If no known code editors or OS platforms actually use LINE or PARA as normal line terminators then it seems reasonable that the author explicitly inserted those character (and they probably are showing up as line breaks in their editor) into a template string because she really wanted a LINE or PARA character to show up.

BabblePad is one, but I don't think it's widely used.

[+norbert] Maybe the i18n people can answer whether any OS-supported input methods do it.

# Allen Wirfs-Brock (12 years ago)

correction:

normal line terminators then it seems reasonable that the author explicitly inserted those character (and they probably are showing up as line breaks in their editor) into a template normal line terminators then it seems reasonable that the author explicitly inserted those character (and they probably are NOT showing up as line breaks in their editor) into a template

# Erik Arvidsson (12 years ago)

On Thu, Sep 26, 2013 at 11:42 AM, Anne van Kesteren <annevk at annevk.nl> wrote:

important.
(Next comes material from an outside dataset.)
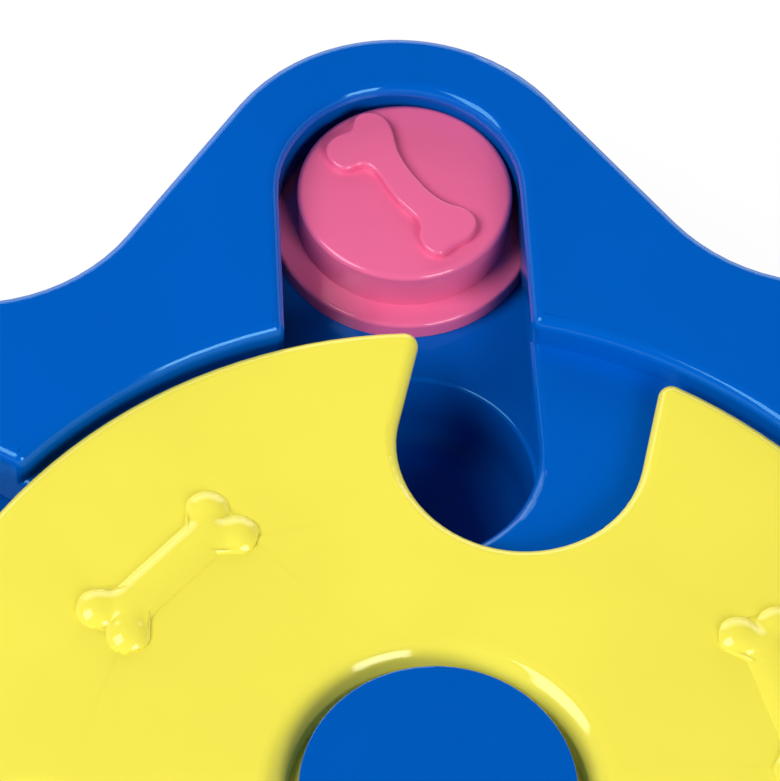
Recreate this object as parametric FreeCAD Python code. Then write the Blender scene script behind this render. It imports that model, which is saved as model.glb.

In particular, I don't think the idea is for string templates to hold JavaScript source code, but I've seen HTML and CSS come by.

I'm not sure what you are basing that on? We've gotten a lot of milage out of template literals with JS code:

google/traceur-compiler/blob/master/src/codegeneration/ClassTransformer.js#L201

# Waldemar Horwat (12 years ago)

On 09/26/2013 11:31 AM, Brendan Eich wrote:

This thread is to sort out the LINE and PARA seps. No one likes 'em. JSON missed them. They seem to me only useful for subtle line-numbering/source-hiding attacks. But ECMA-262 would be inconsistent to turn a blind eye toward them.

Which consistency is greater, HTML or JS standard consistency?

Within JS, the LINE and PARA separators are treated just like CR, LF, and CRLF. They all break source lines. They're forbidden inside normal string literals. They should be treated the same inside multiline string literals.

My general view on such things is to keep them as simple as possible. Treating LINE and PARA as line terminators in normal strings but not in multiline strings would be yet another bizarre and really obscure thing for people to learn, or get tripped by if they were never taught this.